Calleo has 60 pie combos in rotation, with 20 on Pi Pizza’s menu at any one time. He’s collaborated with mixologist Laurie Harvey to concoct frozen cocktails such as tart lemoncello ($5/$8) and bottled cocktails — premixed elixirs in cute little bottles served over Sonic- style ice. Teetotalers can order sodas and Topo Chico for the price of “pi,” or $3.14. Apps are as playful as the pizzas, with mac-and-cheese balls, fried in a crust of panko with a side of roasted jalapeño ranch ($9) and fried Brussells sprouts with butter- milk blue-cheese chunks, fennel pollen, and Mike’s hot honey drizzled atop ($9).
Desserts, courtesy of Ellis’ Petit Sweets, include a decadent fudge brownie and chocolate chunk cookie.
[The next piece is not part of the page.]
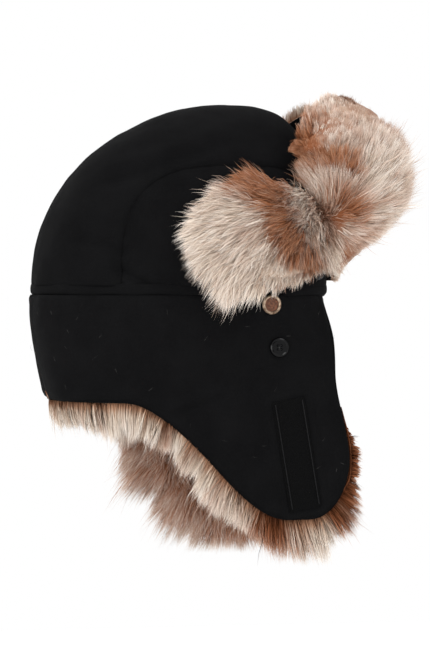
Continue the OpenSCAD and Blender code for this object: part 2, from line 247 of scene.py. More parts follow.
# ---- Mesh making
def make(name, co, faces, mat, uv=None, cloth=None, normals=None):
    """A mesh object from millimetre points; uv is per vertex and goes into the OFBake layer"""
    faces = np.asarray(faces, dtype=np.int32)
    m, k = faces.shape
    me = bpy.data.meshes.new(name)
    me.vertices.add(len(co))
    me.vertices.foreach_set("co", (np.asarray(co) * 0.001).astype(np.float32).ravel())
    me.loops.add(m * k)
    me.loops.foreach_set("vertex_index", faces.ravel())
    me.polygons.add(m)
    me.polygons.foreach_set("loop_start", np.arange(m, dtype=np.int32) * k)
    me.update(calc_edges=True)
    me.polygons.foreach_set("use_smooth", np.ones(m, dtype=bool))
    for layer, values in (("OFBake", uv), ("cloth", cloth)):
        if values is not None:
            uvl = me.uv_layers.new(name=layer)
            uvl.data.foreach_set("uv", np.asarray(values, dtype=np.float32)[faces.ravel()].ravel())
    if normals is not None:
        me.normals_split_custom_set_from_vertices(np.asarray(normals, dtype=np.float32).tolist())
    o = bpy.data.objects.new(name, me)
    bpy.context.scene.collection.objects.link(o)
    me.materials.append(mat)
    return o


def quads(r, c, start=0, closed=False):
    """The faces of a grid of r rows and c columns, whose columns may close into a ring"""
    i, j = np.meshgrid(np.arange(r - 1), np.arange(c - 1 + closed), indexing="ij")
    a, b = i * c + j, i * c + (j + 1) % c
    return np.stack([a, b, b + c, a + c], -1).reshape(-1, 4) + start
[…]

The boozy ice cream, made by Lee’s Creamery (yes, Lee Ellis), isn’t suitable for minors.
You think I’m kidding? Try sending your tot up to the counter to order a scoop of the old-fashioned (as in the bourbon classic cocktail) or the black raspberry stout, made with Buffalo Bayou Brewing’s beer of the same name. Nope, not happening until you’re legal, little lady.